* Object modeling scripts:
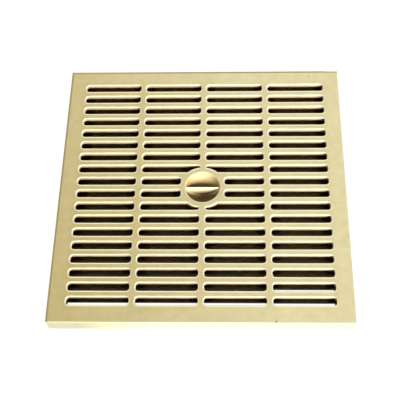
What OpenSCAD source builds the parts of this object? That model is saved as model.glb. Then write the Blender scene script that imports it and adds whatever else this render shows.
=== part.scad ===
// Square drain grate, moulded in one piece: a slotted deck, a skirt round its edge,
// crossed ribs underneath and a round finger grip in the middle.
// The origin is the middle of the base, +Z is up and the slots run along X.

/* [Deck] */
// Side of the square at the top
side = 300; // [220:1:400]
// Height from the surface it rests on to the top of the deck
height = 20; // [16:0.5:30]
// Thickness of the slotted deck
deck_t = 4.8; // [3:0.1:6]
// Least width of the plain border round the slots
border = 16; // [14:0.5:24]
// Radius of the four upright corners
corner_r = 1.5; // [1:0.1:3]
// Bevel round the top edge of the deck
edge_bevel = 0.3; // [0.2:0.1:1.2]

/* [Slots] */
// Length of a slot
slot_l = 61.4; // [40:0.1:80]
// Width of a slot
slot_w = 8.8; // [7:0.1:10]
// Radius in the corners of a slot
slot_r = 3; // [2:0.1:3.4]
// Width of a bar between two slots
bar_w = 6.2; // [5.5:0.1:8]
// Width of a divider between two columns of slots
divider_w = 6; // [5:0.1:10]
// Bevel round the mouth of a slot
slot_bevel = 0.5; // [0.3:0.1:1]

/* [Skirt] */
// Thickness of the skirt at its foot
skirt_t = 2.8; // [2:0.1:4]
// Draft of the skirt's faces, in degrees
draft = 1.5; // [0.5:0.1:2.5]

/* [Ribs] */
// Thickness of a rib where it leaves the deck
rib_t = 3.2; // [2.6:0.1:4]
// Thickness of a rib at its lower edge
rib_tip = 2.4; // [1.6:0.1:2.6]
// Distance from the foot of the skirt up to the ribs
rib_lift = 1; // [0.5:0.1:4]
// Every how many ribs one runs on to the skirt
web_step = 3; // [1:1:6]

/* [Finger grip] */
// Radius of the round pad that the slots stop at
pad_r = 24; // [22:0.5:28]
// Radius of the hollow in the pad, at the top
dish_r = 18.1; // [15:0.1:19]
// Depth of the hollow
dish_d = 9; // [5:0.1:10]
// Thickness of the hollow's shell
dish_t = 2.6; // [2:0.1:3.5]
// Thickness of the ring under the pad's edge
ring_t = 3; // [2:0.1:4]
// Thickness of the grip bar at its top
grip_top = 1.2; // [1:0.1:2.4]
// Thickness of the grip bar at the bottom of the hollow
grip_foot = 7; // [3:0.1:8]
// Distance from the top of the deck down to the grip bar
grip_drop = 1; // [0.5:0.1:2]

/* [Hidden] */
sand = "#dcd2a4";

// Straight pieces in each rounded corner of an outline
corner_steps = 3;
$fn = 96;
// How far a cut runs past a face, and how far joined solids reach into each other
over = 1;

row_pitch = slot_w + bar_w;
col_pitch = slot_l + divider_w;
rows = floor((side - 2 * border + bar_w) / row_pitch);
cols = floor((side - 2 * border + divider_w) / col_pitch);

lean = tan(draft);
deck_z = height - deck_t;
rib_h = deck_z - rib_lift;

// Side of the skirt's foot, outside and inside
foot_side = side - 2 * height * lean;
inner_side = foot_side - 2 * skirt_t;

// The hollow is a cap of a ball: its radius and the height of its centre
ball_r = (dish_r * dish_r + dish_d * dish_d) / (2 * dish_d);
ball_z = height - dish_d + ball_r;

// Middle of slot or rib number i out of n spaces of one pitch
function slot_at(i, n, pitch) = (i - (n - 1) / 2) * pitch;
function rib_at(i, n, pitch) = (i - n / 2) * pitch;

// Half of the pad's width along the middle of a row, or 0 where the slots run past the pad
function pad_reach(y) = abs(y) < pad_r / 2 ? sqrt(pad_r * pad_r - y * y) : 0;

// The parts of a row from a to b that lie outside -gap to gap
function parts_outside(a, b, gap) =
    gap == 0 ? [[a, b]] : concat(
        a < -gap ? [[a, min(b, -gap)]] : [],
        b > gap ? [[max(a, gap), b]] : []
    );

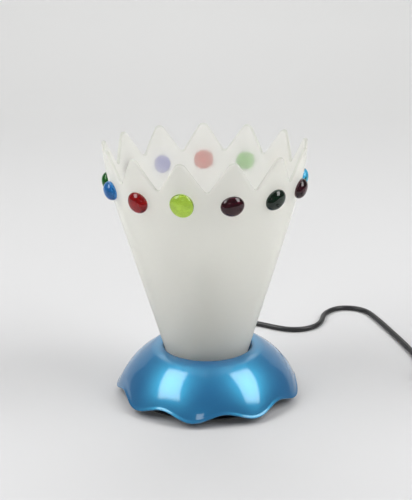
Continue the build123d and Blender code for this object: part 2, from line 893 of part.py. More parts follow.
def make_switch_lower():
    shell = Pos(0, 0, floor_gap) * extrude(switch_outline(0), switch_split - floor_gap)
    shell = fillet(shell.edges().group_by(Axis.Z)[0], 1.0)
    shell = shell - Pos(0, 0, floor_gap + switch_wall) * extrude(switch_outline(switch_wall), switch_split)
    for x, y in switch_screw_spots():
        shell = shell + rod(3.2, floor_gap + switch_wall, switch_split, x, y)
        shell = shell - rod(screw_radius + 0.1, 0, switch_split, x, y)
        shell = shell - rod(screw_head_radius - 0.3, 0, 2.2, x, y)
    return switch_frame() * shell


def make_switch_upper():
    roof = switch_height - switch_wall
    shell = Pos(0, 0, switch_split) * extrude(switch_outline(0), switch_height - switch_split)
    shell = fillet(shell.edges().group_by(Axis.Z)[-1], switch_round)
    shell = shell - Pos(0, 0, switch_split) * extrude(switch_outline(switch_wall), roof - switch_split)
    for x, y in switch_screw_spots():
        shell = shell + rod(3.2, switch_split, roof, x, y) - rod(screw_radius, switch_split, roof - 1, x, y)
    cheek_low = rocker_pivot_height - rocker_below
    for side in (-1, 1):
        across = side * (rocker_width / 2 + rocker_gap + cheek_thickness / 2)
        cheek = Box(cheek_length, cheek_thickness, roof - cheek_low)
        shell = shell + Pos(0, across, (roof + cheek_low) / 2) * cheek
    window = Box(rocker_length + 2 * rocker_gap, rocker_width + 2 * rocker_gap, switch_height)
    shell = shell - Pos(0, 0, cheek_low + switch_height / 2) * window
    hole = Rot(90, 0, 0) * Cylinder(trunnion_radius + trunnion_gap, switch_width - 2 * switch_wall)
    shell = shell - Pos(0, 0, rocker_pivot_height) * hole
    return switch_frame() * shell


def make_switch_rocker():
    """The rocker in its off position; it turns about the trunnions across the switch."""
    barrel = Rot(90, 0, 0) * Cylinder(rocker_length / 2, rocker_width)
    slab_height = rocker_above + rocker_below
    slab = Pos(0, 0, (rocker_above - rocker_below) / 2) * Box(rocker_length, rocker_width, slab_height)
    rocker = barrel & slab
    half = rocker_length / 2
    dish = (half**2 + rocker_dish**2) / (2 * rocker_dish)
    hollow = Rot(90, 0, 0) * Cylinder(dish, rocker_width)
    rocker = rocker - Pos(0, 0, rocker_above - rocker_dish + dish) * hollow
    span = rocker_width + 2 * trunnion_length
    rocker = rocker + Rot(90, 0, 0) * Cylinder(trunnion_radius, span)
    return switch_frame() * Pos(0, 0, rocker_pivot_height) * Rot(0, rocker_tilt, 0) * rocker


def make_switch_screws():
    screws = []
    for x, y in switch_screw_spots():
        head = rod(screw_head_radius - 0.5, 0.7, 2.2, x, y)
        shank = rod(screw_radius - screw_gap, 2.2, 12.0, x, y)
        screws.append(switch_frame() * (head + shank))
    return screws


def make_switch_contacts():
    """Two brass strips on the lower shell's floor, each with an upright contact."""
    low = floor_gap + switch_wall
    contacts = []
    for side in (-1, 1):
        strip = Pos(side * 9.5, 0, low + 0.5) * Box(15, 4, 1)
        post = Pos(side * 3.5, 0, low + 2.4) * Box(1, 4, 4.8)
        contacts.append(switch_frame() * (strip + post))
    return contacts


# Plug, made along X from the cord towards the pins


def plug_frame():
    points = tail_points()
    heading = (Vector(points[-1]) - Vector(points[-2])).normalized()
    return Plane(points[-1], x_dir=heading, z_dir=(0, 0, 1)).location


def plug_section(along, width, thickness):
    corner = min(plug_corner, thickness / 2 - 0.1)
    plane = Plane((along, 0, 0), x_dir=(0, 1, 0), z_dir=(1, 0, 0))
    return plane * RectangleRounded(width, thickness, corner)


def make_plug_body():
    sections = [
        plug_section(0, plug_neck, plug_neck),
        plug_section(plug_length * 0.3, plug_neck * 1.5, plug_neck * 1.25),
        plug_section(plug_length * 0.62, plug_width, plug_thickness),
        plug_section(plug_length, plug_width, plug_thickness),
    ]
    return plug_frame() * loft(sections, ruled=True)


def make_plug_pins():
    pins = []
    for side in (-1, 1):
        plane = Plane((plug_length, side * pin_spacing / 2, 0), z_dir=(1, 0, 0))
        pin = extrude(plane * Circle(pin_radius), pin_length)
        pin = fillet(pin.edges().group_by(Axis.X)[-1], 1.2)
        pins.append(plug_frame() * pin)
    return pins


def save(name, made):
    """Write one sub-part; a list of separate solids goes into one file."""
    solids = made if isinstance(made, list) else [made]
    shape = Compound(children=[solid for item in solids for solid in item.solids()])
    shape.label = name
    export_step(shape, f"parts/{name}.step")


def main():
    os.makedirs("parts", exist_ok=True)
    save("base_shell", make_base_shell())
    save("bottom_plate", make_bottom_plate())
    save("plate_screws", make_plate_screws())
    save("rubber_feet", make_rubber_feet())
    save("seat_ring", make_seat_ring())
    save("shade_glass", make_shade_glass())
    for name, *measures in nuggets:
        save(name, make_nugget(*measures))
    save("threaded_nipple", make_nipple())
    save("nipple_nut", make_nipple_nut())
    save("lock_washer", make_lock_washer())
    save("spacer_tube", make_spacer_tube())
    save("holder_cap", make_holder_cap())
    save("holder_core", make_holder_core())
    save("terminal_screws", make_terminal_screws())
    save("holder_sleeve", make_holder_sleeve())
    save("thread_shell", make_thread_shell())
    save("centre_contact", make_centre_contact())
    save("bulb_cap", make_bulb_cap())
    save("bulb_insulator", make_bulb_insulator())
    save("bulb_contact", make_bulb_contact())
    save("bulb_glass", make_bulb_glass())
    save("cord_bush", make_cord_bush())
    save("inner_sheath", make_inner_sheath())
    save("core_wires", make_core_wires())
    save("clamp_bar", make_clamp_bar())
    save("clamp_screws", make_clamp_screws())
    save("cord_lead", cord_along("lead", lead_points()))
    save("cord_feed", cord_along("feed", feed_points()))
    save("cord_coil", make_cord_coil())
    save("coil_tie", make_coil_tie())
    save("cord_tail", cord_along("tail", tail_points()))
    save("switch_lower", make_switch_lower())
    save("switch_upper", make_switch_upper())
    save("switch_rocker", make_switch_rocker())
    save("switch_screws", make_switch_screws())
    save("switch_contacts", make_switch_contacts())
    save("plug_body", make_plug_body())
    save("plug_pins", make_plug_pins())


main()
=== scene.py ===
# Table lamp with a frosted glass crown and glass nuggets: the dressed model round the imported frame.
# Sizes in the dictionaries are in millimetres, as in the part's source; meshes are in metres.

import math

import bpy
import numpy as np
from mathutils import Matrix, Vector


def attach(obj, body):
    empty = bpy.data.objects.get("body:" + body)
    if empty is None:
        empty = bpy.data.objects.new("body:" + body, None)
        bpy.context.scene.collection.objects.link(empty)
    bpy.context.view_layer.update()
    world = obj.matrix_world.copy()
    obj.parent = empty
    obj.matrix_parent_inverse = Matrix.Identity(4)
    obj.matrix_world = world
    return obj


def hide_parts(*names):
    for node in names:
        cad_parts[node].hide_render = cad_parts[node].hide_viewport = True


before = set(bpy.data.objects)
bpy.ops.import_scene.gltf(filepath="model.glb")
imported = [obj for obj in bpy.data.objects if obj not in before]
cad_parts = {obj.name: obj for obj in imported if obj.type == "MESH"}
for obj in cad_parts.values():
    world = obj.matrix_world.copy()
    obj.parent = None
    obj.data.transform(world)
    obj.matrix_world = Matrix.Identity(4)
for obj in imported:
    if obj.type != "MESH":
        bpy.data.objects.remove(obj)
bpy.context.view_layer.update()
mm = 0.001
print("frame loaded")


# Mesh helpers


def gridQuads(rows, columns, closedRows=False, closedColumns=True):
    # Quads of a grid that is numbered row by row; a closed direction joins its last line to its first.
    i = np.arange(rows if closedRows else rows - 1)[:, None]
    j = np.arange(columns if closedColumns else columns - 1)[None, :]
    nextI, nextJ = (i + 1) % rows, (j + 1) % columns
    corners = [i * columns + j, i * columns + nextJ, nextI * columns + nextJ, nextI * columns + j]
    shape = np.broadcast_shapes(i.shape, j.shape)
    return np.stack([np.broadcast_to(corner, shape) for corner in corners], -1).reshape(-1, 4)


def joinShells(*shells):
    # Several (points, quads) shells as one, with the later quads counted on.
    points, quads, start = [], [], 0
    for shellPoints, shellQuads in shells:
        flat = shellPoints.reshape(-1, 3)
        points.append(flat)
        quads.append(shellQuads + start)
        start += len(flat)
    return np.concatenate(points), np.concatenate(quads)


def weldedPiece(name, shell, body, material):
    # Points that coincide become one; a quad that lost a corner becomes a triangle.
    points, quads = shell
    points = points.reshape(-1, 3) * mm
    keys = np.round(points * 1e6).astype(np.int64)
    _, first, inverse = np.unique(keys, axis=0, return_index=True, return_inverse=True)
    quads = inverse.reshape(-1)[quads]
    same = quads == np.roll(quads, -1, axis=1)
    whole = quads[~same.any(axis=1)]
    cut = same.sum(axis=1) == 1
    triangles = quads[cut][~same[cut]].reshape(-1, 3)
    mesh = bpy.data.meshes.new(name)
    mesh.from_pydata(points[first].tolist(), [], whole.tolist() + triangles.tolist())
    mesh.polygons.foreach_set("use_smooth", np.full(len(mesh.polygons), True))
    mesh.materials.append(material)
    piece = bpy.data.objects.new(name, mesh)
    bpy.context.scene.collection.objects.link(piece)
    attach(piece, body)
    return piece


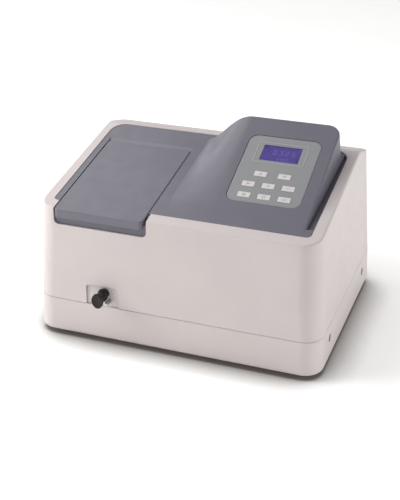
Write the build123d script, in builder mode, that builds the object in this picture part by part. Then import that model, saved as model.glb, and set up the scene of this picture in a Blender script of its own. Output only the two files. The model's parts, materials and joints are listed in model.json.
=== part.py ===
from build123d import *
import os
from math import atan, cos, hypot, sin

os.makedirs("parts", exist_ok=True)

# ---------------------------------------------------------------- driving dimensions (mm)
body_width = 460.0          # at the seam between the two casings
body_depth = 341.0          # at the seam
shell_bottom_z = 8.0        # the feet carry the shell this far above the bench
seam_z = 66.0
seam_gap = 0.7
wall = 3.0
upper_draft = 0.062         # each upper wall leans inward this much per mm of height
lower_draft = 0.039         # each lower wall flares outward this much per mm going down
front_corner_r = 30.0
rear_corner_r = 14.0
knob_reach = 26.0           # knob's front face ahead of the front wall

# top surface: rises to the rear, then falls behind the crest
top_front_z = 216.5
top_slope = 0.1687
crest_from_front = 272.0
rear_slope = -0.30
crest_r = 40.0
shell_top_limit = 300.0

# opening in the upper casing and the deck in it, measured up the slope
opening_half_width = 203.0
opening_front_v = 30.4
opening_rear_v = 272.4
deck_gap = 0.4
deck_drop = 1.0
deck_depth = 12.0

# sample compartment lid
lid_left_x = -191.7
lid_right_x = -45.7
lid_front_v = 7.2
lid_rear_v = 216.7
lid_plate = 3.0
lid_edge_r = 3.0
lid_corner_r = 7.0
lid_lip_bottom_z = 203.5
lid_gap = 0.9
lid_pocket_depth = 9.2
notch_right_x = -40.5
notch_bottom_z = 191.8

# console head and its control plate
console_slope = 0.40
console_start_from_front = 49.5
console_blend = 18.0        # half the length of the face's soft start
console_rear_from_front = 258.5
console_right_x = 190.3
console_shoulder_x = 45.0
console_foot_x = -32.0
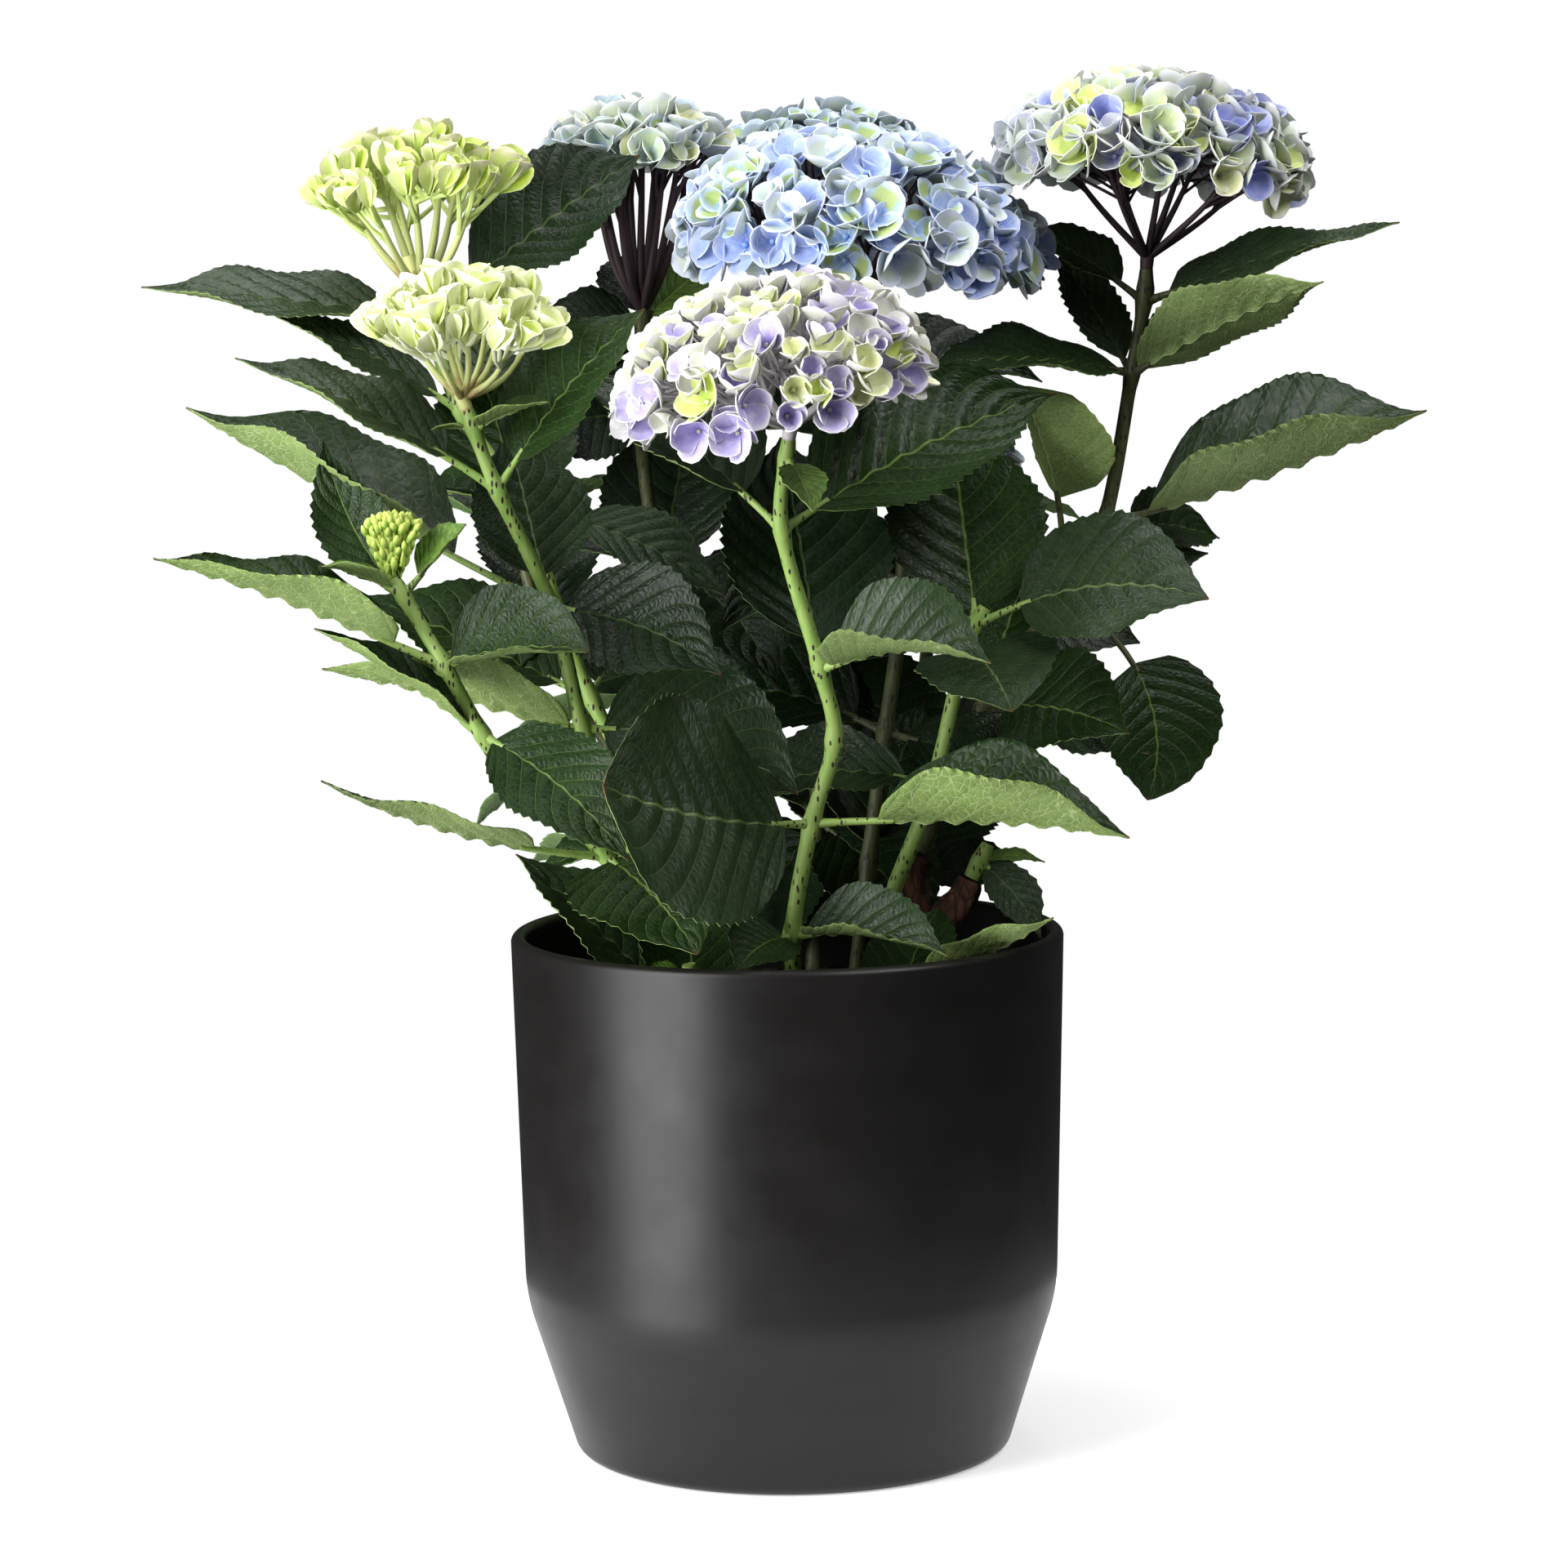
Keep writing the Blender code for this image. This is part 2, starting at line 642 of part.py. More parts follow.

* Do this: Only the lines from the start of the data to the line holding "draft = 1.5; // [0.5:0.1:2.5]" are wanted; return them exactly, both ends included.

* Task answer:
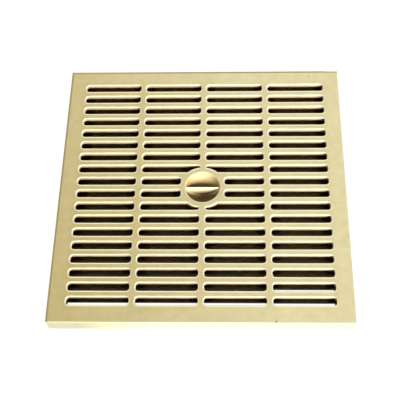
What OpenSCAD source builds the parts of this object? That model is saved as model.glb. Then write the Blender scene script that imports it and adds whatever else this render shows.
=== part.scad ===
// Square drain grate, moulded in one piece: a slotted deck, a skirt round its edge,
// crossed ribs underneath and a round finger grip in the middle.
// The origin is the middle of the base, +Z is up and the slots run along X.

/* [Deck] */
// Side of the square at the top
side = 300; // [220:1:400]
// Height from the surface it rests on to the top of the deck
height = 20; // [16:0.5:30]
// Thickness of the slotted deck
deck_t = 4.8; // [3:0.1:6]
// Least width of the plain border round the slots
border = 16; // [14:0.5:24]
// Radius of the four upright corners
corner_r = 1.5; // [1:0.1:3]
// Bevel round the top edge of the deck
edge_bevel = 0.3; // [0.2:0.1:1.2]

/* [Slots] */
// Length of a slot
slot_l = 61.4; // [40:0.1:80]
// Width of a slot
slot_w = 8.8; // [7:0.1:10]
// Radius in the corners of a slot
slot_r = 3; // [2:0.1:3.4]
// Width of a bar between two slots
bar_w = 6.2; // [5.5:0.1:8]
// Width of a divider between two columns of slots
divider_w = 6; // [5:0.1:10]
// Bevel round the mouth of a slot
slot_bevel = 0.5; // [0.3:0.1:1]

/* [Skirt] */
// Thickness of the skirt at its foot
skirt_t = 2.8; // [2:0.1:4]
// Draft of the skirt's faces, in degrees
draft = 1.5; // [0.5:0.1:2.5]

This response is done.